I'm trying to boot from a .iso image. I have tested this on my other desktop computer and I am able to boot perfectly fine from this DVD. I have changed the BIOS to boot from CD/DVD first, SAVED the settings, and then it just boots right back up into windows. My optical drive is working completely normal, and I am positive this is a .iso file (like I said, it boots on my other PC).

I have an Alienware X51 (Please see .jpg attachment for Speccy stats) - When I press F2 this brings me into the BIOS. F12 does not have any options for CD/DVD boot either. In the BIOS settings, do not have any options for 'Quick Boot' or 'Fast Boot'. Like I said, my CD/DVD drive is working completely normal. Could this be a BIOS update that's needed? This is driving me insane!

Thanks a ton,

myrtlizer


----------



## Tyree (May 10, 2009)

*Re: Can't boot from CD/DVD - BIOS*

Will the PC boot from any other bootable discs?
Do you have more than on optical drive in the PC?
If so, are you certain you selected the right one as the First Boot Device?
I seriously doubt a Bios update would resolve your problem.


----------



## myrtlizer (Apr 26, 2012)

*Re: Can't boot from CD/DVD - BIOS*

Thanks for the response.

No, the PC will not boot from any other bootable discs. I have some other bootable discs that I know are completely fine (runs fine on my other PC).

I only have one optical drive.

I cannot say that I'm 1000% positive that I selected the completely right one. Below I will write down what I have selected as primary.

When editing BIOS using F2:
1st CD/DVD
2nd USB CD/DVD

After saving the settings and then restarting, I do not see the prompt to "Press any key to boot from CD..."
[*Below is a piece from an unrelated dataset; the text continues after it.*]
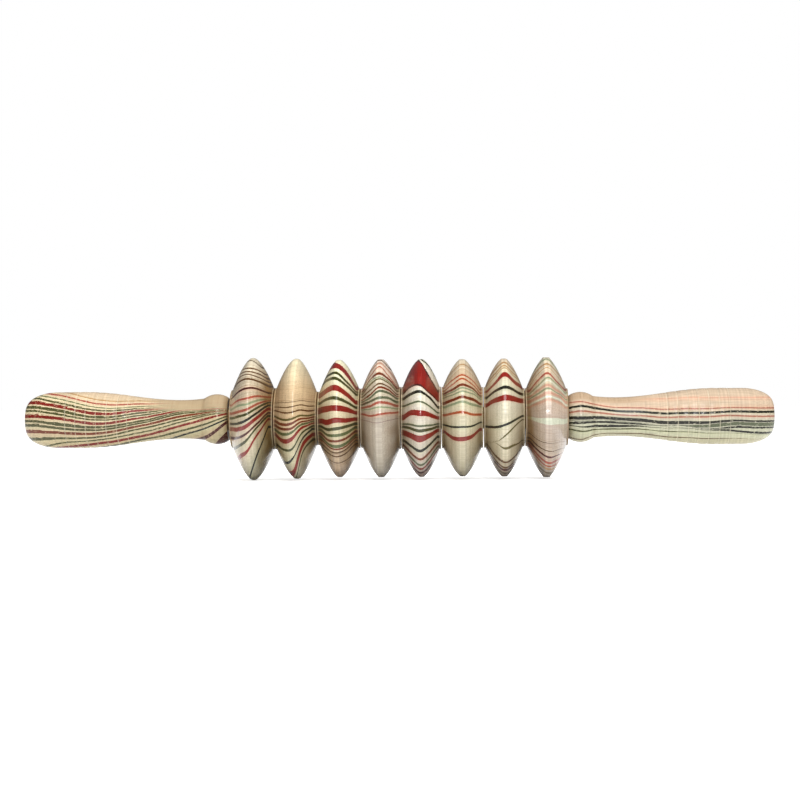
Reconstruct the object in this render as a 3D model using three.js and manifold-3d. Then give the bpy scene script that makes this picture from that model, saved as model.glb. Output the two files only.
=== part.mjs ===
// Massage roller: eight double-cone wooden wheels spin freely on one hardwood
// dowel, which is glued and nailed into the sockets of two turned handles.
//
// Millimetres. +X runs along the axle, +Z is up, and the origin is on the
// axle's axis, midway between the outer ends of the handles.

import * as THREE from 'three';
import { mergeVertices } from 'three/addons/utils/BufferGeometryUtils.js';
import Module from 'manifold-3d';

// ---------------------------------------------------------------- dimensions

const TOTAL_LENGTH = 410;

// Handles, measured inwards from the outer end.
const HANDLE_LENGTH = 111.7;
const END_FLAT_RADIUS = 7;
const END_ROUND_LENGTH = 17;
const SWELL_RADIUS = 15.4;
const SWELL_END = 32;
const WAIST_RADIUS = 10.7;
const WAIST_AT = 86;
const CREASE_RADIUS = 11.5;
const CREASE_AT = 98.2;
const BEAD_RADIUS = 13.8; // at the crown of the bead, from the axis
const BEAD_CROWN_AT = 105.1;
const BEAD_ARC_RADIUS = 11.5; // of the bead's own cross-section
const SOCKET_DEPTH = 36;
const SOCKET_CONE = 2.5; // the drill's point at the socket's bottom
const SOCKET_LEAD_IN = 0.6;

// Axle.
const AXLE_RADIUS = 6;
const GLUE_GAP = 0.3;
const AXLE_CHAMFER = 1;

// Wheels, from left to right. They are turned by hand, so no two are quite alike.
// A hub is the small end of a cone, and each wheel has one on its left and right.
const WHEEL_SIZES = [
  { radius: 33.8, width: 23.7, leftHub: 16.0, rightHub: 17.0 },
  { radius: 33.2, width: 23.2, leftHub: 17.0, rightHub: 14.9 },
  { radius: 32.4, width: 23.0, leftHub: 14.9, rightHub: 16.5 },
  { radius: 32.5, width: 21.8, leftHub: 16.5, rightHub: 17.2 },
  { radius: 32.5, width: 21.6, leftHub: 17.2, rightHub: 17.2 },
  { radius: 32.3, width: 22.6, leftHub: 17.0, rightHub: 16.8 },
  { radius: 32.5, width: 22.2, leftHub: 16.8, rightHub: 16.1 },
  { radius: 33.0, width: 23.2, leftHub: 16.1, rightHub: 15.8 },
];
const WHEEL_GAP = 0.45;
const RUNNING_CLEARANCE = 0.35;
const RIM_HALF_WIDTH = 2.1;
const RIM_EDGE = 0.6; // the edges of the rim are eased by this much
const FLANK_BULGE = 1.6; // each cone swells by this much halfway along
const HUB_LAND = 0.7; // the short cylinder at the end of each cone
const BORE_LEAD_IN = 0.5;

// Nails that lock the handles to the axle.
const NAIL_LENGTH = 18;
const NAIL_RADIUS = 0.8;
const NAIL_HEAD_RADIUS = 1.25;
const NAIL_HEAD_HEIGHT = 0.6;
const NAIL_POINT = 2;
const NAIL_PROUD = 0.1; // the head stands this far out of the bead
const NAIL_GAP = 0.3;
const NAIL_HOLE_OVERRUN = 1; // the hole is cut this far past the head

// Facets round each turned piece.
const WHEEL_SEGMENTS = 40;
const HANDLE_SEGMENTS = 36;
const AXLE_SEGMENTS = 32;
const NAIL_SEGMENTS = 12;

const halfLength = TOTAL_LENGTH / 2;
const innerFace = halfLength - HANDLE_LENGTH;
const axleLength = 2 * (innerFace + SOCKET_DEPTH - GLUE_GAP);
const nailX = halfLength - BEAD_CROWN_AT;
const nailHeadAt = BEAD_RADIUS + NAIL_PROUD;

// ----------------------------------------------------------------- materials

const material = (color, roughness, metalness = 0) =>
  new THREE.MeshStandardMaterial({ color, roughness, metalness });

const wheelWood = material(0xdccba2, 0.35);
const handleWood = material(0xd8c39c, 0.45);
const axleWood = material(0xd2ad78, 0.6);
const nailSteel = material(0xa8a8a8, 0.4, 1);

// ------------------------------------------------------------------- helpers

const wasm = await Module();
wasm.setup();

// A closed geometry as a manifold-3d solid.
function solidOf(geometry) {
  const bare = geometry.clone();
  bare.deleteAttribute('normal');
  bare.deleteAttribute('uv');
  const merged = mergeVertices(bare, 1e-4);
  return new wasm.Manifold(
    new wasm.Mesh({
      numProp: 3,
      vertProperties: merged.attributes.position.array,
      triVerts: new Uint32Array(merged.index.array),
    }),
  );
}

// A manifold-3d solid as a geometry.
function geometryOf(solid) {
  const { vertProperties, triVerts } = solid.getMesh();
  const geometry = new THREE.BufferGeometry();
  geometry.setAttribute('position', new THREE.BufferAttribute(vertProperties, 3));
  geometry.setIndex(new THREE.BufferAttribute(triVerts, 1));
  geometry.computeVertexNormals();
  return geometry;
}

// A profile of [radius, height] points turned about the Y axis. The facets are
// set so that flats, not corners, face along the other two axes.
function turned(profile, segments) {
  const points = profile.map(([radius, height]) => new THREE.Vector2(radius, height));
  return new THREE.LatheGeometry(points, segments, Math.PI / segments);
}

// Samples of curve(s) for s from 0 to 1, in `steps` equal steps.
const sampled = (steps, curve) =>
  Array.from({ length: steps + 1 }, (_, i) => curve(i / steps));

function named(name, geometry, itsMaterial) {
  const mesh = new THREE.Mesh(geometry, itsMaterial);
  mesh.name = name;
  return mesh;
}

// ------------------------------------------------------------------- handles

// The outside of a handle, from its flat end to its inner face.
function handleOutline() {
  const endRound = sampled(5, (s) => {
    const height = END_ROUND_LENGTH * (1 - Math.cos((s * Math.PI) / 2));
    const rise = SWELL_RADIUS - END_FLAT_RADIUS;
    return [END_FLAT_RADIUS + rise * Math.sin((s * Math.PI) / 2), height];
  });
  const taper = sampled(6, (s) => {
    const fall = (SWELL_RADIUS - WAIST_RADIUS) * (1 - Math.cos(s * Math.PI)) / 2;
    return [SWELL_RADIUS - fall, SWELL_END + s * (WAIST_AT - SWELL_END)];
  });
  const neck = sampled(2, (s) => [
    WAIST_RADIUS + (CREASE_RADIUS - WAIST_RADIUS) * s * s,
    WAIST_AT + s * (CREASE_AT - WAIST_AT),
  ]);
  const bead = sampled(6, (s) => {
    const height = CREASE_AT + s * (HANDLE_LENGTH - CREASE_AT);
    const along = height - BEAD_CROWN_AT;
    const drop = BEAD_ARC_RADIUS - Math.sqrt(BEAD_ARC_RADIUS ** 2 - along ** 2);
    return [BEAD_RADIUS - drop, height];
  });
  return [...endRound, ...taper, ...neck.slice(1), ...bead.slice(1)];
}

// The blind socket, from its mouth to the drill's point.
function socketOutline() {
  const radius = AXLE_RADIUS + GLUE_GAP;
  return [
    [radius + SOCKET_LEAD_IN, HANDLE_LENGTH],
    [radius, HANDLE_LENGTH - SOCKET_LEAD_IN],
    [radius, HANDLE_LENGTH - SOCKET_DEPTH],
    [0, HANDLE_LENGTH - SOCKET_DEPTH - SOCKET_CONE],
  ];
}

// The hole that the nail leaves, standing on its point at the nail's own origin.
function nailHole() {
  const shank = NAIL_RADIUS + NAIL_GAP;
  const head = NAIL_HEAD_RADIUS + NAIL_GAP;
  const headSeat = NAIL_LENGTH - NAIL_HEAD_HEIGHT - NAIL_GAP;
  return turned(
    [
      [0, -NAIL_GAP],
      [shank, -NAIL_GAP],
      [shank, headSeat],
      [head, headSeat],
      [head, NAIL_LENGTH + NAIL_HOLE_OVERRUN],
      [0, NAIL_LENGTH + NAIL_HOLE_OVERRUN],
    ],
    NAIL_SEGMENTS,
  );
}

// Takes a geometry from the nail's own frame, point at the origin and head
// along +Y, to one whose head points down at radius nailHeadAt.
function drivenUp(geometry, alongAxle) {
  return geometry
    .clone()
    .rotateX(-Math.PI / 2)
    .translate(alongAxle, 0, NAIL_LENGTH - nailHeadAt);
}

function handleGeometry() {
  const body = turned([[0, 0], ...handleOutline(), ...socketOutline()], HANDLE_SEGMENTS);
  body.rotateZ(-Math.PI / 2); // the outer end is at x = 0 and the socket opens towards +X
  return geometryOf(solidOf(body).subtract(solidOf(drivenUp(nailHole(), BEAD_CROWN_AT))));
}

// --------------------------------------------------------------------- axle

function axleGeometry() {
  const end = axleLength / 2;
  const dowel = turned(
    [
      [0, -end],
      [AXLE_RADIUS - AXLE_CHAMFER, -end],
      [AXLE_RADIUS, AXLE_CHAMFER - end],
      [AXLE_RADIUS, end - AXLE_CHAMFER],
      [AXLE_RADIUS - AXLE_CHAMFER, end],
      [0, end],
    ],
    AXLE_SEGMENTS,
  ).rotateZ(-Math.PI / 2);
  const holes = [-nailX, nailX].map((x) => solidOf(drivenUp(nailHole(), x)));
  return geometryOf(solidOf(dowel).subtract(holes[0]).subtract(holes[1]));
}

function nailGeometry() {
  const neck = NAIL_LENGTH - NAIL_HEAD_HEIGHT;
  const nail = turned(
    [
      [0, 0],
      [NAIL_RADIUS, NAIL_POINT],
      [NAIL_RADIUS, neck],
      [NAIL_HEAD_RADIUS, neck],
      [NAIL_HEAD_RADIUS, NAIL_LENGTH],
      [0, NAIL_LENGTH],
    ],
    NAIL_SEGMENTS,
  );
  return drivenUp(nail, 0);
}

// ------------------------------------------------------------------- wheels

// One side of a wheel, from the edge of the rim round to the bore, as
// [radius, distance from the wheel's middle plane].
function wheelSide(radius, hub, halfWidth) {
  const bore = AXLE_RADIUS + RUNNING_CLEARANCE;
  const coneFrom = radius - RIM_EDGE;
  const coneWidth = halfWidth - HUB_LAND - RIM_HALF_WIDTH;
  const cone = sampled(2, (s) => [
    coneFrom + s * (hub - coneFrom) + 4 * s * (1 - s) * FLANK_BULGE,
    RIM_HALF_WIDTH + s * coneWidth,
  ]);
  return [
    [radius, RIM_HALF_WIDTH - RIM_EDGE],
    ...cone,
    [hub, halfWidth],
    [bore + BORE_LEAD_IN, halfWidth],
    [bore, halfWidth - BORE_LEAD_IN],
  ];
}

function wheelGeometry({ radius, width, leftHub, rightHub }) {
  const right = wheelSide(radius, rightHub, width / 2);
  const left = wheelSide(radius, leftHub, width / 2)
    .map(([r, height]) => [r, -height])
    .reverse();
  return turned([...left, ...right, left[0]], WHEEL_SEGMENTS).rotateZ(-Math.PI / 2);
}

// ----------------------------------------------------------------- assembly

const roller = new THREE.Group();

roller.add(named('axle_dowel', axleGeometry(), axleWood));

for (const [side, sign] of [['left', -1], ['right', 1]]) {
  const handle = named(`${side}_handle`, handleGeometry(), handleWood);
  handle.position.x = sign * halfLength;
  handle.rotation.z = sign > 0 ? Math.PI : 0;
  const nail = named(`${side}_handle_nail`, nailGeometry(), nailSteel);
  nail.position.x = sign * nailX;
  roller.add(handle, nail);
}

// The last wheel sits one gap from the right handle, and the wheels' play is all
// at the left handle.
let wheelEnd = innerFace - WHEEL_GAP;
for (let number = WHEEL_SIZES.length; number > 0; number -= 1) {
  const size = WHEEL_SIZES[number - 1];
  const wheel = named(`wheel_${number}`, wheelGeometry(size), wheelWood);
  wheel.position.x = wheelEnd - size.width / 2;
  wheelEnd -= size.width + WHEEL_GAP;
  roller.add(wheel);
}

export default roller;
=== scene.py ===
"""Looks for the wooden massage roller: striped laminated wheels and handles under clear lacquer.

Every turned piece is built round the X axis. Its stripes are the edges of dyed veneers, and
each vertex carries the height of the veneer that it lies in, which the material then colours.
"""

import math

import bpy
import numpy as np
from mathutils import Matrix, Vector


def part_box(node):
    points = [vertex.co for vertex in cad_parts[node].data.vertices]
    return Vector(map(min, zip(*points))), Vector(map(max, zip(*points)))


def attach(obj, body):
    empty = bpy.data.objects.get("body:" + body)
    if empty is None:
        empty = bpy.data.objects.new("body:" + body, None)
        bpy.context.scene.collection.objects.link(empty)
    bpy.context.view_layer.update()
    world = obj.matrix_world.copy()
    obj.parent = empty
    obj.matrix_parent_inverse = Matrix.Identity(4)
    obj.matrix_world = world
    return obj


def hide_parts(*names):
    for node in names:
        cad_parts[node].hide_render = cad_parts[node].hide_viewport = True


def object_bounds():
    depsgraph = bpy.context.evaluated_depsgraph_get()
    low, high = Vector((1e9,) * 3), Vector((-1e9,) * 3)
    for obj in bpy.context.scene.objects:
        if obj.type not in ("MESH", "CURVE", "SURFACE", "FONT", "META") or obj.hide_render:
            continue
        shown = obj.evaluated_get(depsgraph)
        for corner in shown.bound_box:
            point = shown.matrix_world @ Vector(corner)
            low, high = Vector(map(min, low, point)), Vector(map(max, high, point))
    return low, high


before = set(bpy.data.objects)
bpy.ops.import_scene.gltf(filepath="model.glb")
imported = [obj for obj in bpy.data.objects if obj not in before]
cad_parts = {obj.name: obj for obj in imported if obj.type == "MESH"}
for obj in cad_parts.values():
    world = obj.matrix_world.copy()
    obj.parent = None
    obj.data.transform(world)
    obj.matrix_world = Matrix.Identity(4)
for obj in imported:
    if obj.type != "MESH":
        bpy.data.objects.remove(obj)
cad_low, cad_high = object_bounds()

MM = 0.001


# ------------------------------------------------------------------------ dimensions

WHEEL_NAMES = [f"wheel_{number}" for number in range(1, 9)]
WHEEL_SEGMENTS = 320
RIM_HALF_WIDTH = 2.1 * MM
RIM_EDGE = 0.6 * MM
HUB_LAND = 0.7 * MM
HUB_EDGE = 0.15 * MM
HUB_CREASE = 0.15 * MM
FLANK_BULGE = 1.6 * MM
BORE_RADIUS = 6.35 * MM
BORE_LEAD_IN = 0.5 * MM

HANDLE_SEGMENTS = 256
HANDLE_LENGTH = 111.7 * MM
END_FLAT_RADIUS = 7 * MM
END_ROUND_LENGTH = 17 * MM
SWELL_RADIUS = 15.4 * MM
SWELL_END = 32 * MM
WAIST_RADIUS = 10.7 * MM
WAIST_AT = 86 * MM
CREASE_RADIUS = 11.5 * MM
CREASE_AT = 98.2 * MM
BEAD_RADIUS = 13.8 * MM
BEAD_CROWN_AT = 105.1 * MM
BEAD_ARC_RADIUS = 11.5 * MM
SOCKET_RADIUS = 6.3 * MM
SOCKET_DEPTH = 36 * MM
SOCKET_CONE = 2.5 * MM

RING_COUNT = 7
RING_PITCH = 5.6 * MM
RING_HALF_WIDTH = 0.35 * MM
RING_DEPTH = 0.16 * MM
RING_BULGE = 0.1 * MM  # the wood stands this much proud between two rings

NAIL_SEGMENTS = 48
NAIL_LENGTH = 18 * MM
NAIL_RADIUS = 0.8 * MM
NAIL_HEAD_RADIUS = 1.25 * MM
NAIL_HEAD_HEIGHT = 0.6 * MM
NAIL_POINT = 2 * MM


# --------------------------------------------------------------------- mesh building


def smooth_step(value, low, high):
    """0 below low, 1 above high, and a smooth rise between them."""
    share = np.clip((value - low) / (high - low), 0, 1)
    return share * share * (3 - 2 * share)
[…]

So I then hit F2 to enter the boot devices:

Here's what is listed and I cannot change...

1. Windows Boot Manager
2. Enter Setup
3. Enter EPSA

Thanks,
myrtlizer


----------



## Tyree (May 10, 2009)

*Re: Can't boot from CD/DVD - BIOS*

If the PC will not boot from any known good bootable discs, the optical drive would be suspect.


----------



## myrtlizer (Apr 26, 2012)

*Re: Can't boot from CD/DVD - BIOS*

Okay, that makes sense. However, why would it work for writing DVD's, and also playing DVD's and CD's?


----------



## Tyree (May 10, 2009)

*Re: Can't boot from CD/DVD - BIOS*

Will the drive play/write CD/DVD's now?
Can you borrow a known good optical drive to try?


----------



## myrtlizer (Apr 26, 2012)

*Re: Can't boot from CD/DVD - BIOS*

Hello Tyree,

Yes, the drive does play and write CD/DVD's. Oddly enough, after messing around with the BIOS settings more, In order for me to boot from a CD/DVD, I need to DISABLE all others in the boot order, leaving only CD/DVD as number 1.

This does work, however, each time I need to go back in and do a default settings reset on the order in order to get into Windows.

Also, the main reason I was trying to do this is because I wanted to dual boot with Linux. Unfortunately, the NVIDIA drivers are really finicky with Linux, therefore it will not work.

Do you have any knowledge of why I would need to DISABLE all other boot options?

Thanks for your time,

myrtlizer


----------



## Tyree (May 10, 2009)

*Re: Can't boot from CD/DVD - BIOS*

I haven't a clue why that would be necessary but we are dealing with a Dell.


----------



## myrtlizer (Apr 26, 2012)

*Re: Can't boot from CD/DVD - BIOS*

Alright, well.. thanks for your help. You can mark this thread as solved.


----------



## Tyree (May 10, 2009)

*Re: Can't boot from CD/DVD - BIOS*

Will do and you're welcome.


----------